Friday, May 30, 2008

Drink like a man...


I don’t know what to make of the above advert, which I have seen a few times on my travels on London Underground. I am someone who is not a fan of alcohol. I don’t drink alcohol at all and am always wary of people who drink to excess. Alcohol is something that makes me very uncomfortable. So you would think that anything that encouraged people to drink less would be something that I might favour. But that advert troubles me. In part, I think it is because the advert is based around looks and image. I’m not sure anyone would aspire to look bedraggled like in the advert, but it concerns me that looks are a way by which we should judge ourselves or that others should judge us. I think it is the judgment that I see in the advert that troubles me.

I also don’t like the stereotypes that seem to underpin the campaign. What it says to me is that the underlying message (beyond the one of not drinking to excess) is that men are meant to look one particular way and women are meant to look another and there should be no ambiguity in that. But surely there is a lot of grey in how people look, or choose to look, and not all women look like ‘typical’ women or all men look like ‘typical’ men – not that I have any idea what ‘typical’ actually means. Perhaps it just reflects a view that as a society we are quite shallow and how we look is something that motivates us in many different and unexpected parts of our lives.

Don’t get me wrong, I think it is important that people are aware of the social, physical and emotional impact of alcohol consumption. I don’t have a problem with that being highlighted. I just feel distinctly uncomfortable with it being highlighted in this way. I would also ask if men could interpret this advert as telling them that “if you don’t drink like a man, you drink like a girl” and encourage them to drink more? I think this an unlikely scenario, but that is actually the flip side of the message in that advert.
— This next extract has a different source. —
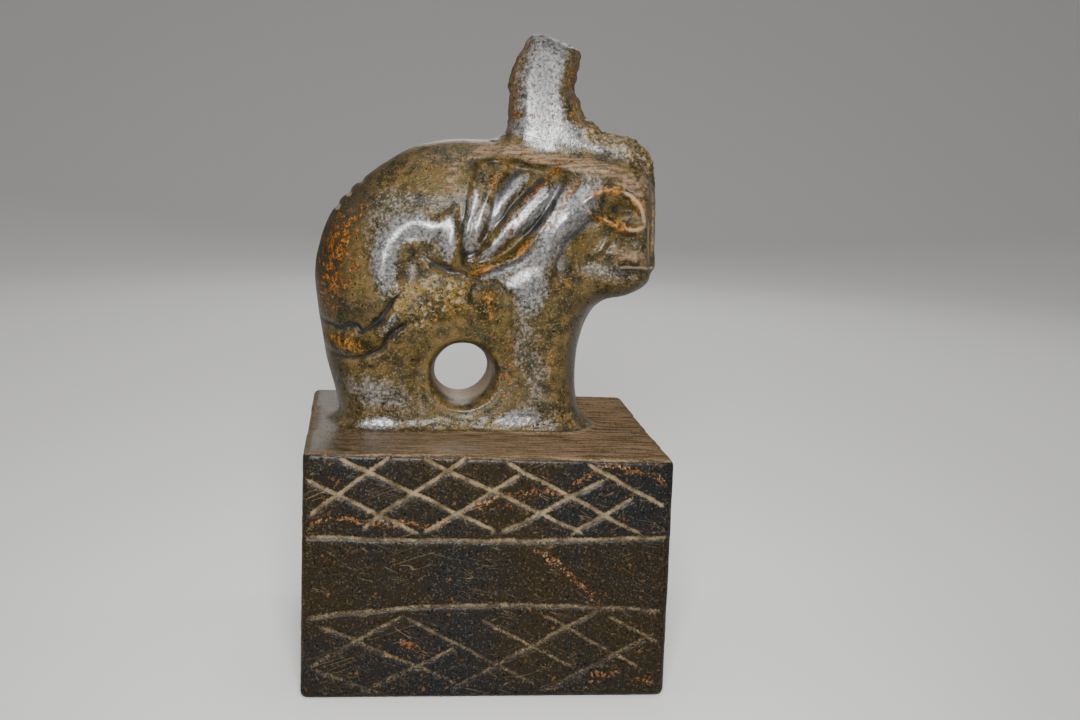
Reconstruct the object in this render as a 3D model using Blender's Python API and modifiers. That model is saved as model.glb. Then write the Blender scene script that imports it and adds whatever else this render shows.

Maybe it has achieved its aim by making me think – although as a non-drinker, I’m probably not really the target audience.

7 comments:

(no subject) said...

i agree that the ad is playing hugely on defined images of men and women, which is very segregating and is not what society needs. another thing that struck me about the add is that that "woman" doesn't look very manly. to me she looks like she could be either a woman with slightly manly features or a man in poorly done drag. which to me puts people down that look that way, as this is the picture you don't want to like, drinking or not.
i agree with you that anything that supports not drinking is a good thing, but i really do not like this ad, it went about things the wrong way.

Kahless said...

Yes, I would tend to agree with you on this.

titration said...

Yep that is totally inappropriate! Woh.

Spudgy said...

I know hardened female drinkers and none of them have ended up looking like a man! Whoever thought up this campaign is clearly in need of some 'real' research data.

Random Reflections said...

no subject - I agree. It isn't even a realistic portrayal of what they were trying to portray. I just feel very uncomfortable with this advert.

kahless - it's a very strange campaign...

titration - I am not sure I have found anyone who thinks this is a good or approriate way to put the message across.

spudgy - An excellent point! how may people will look at this advert and be able to relate it to anyone they know let alone themselves. People have to at least believe an advert for it to have an impact on them, particularly with a campaign of this nature. Will this encourage women binge drinking to reconsider. I am highly doubtful.

TOM FOOLERY said...

Don't like this advert campaign, total waste of film and paper in my opinion. Maybe it's been designed by someone with a strange sense of humour. I would be interested in what the rest of the small text says though.TFX

Random Reflections said...

TF - I can't remember what the small text said but next time I see it on the tube I'll try and have a read.

I'm sure someone earned a lot of money for this campaign.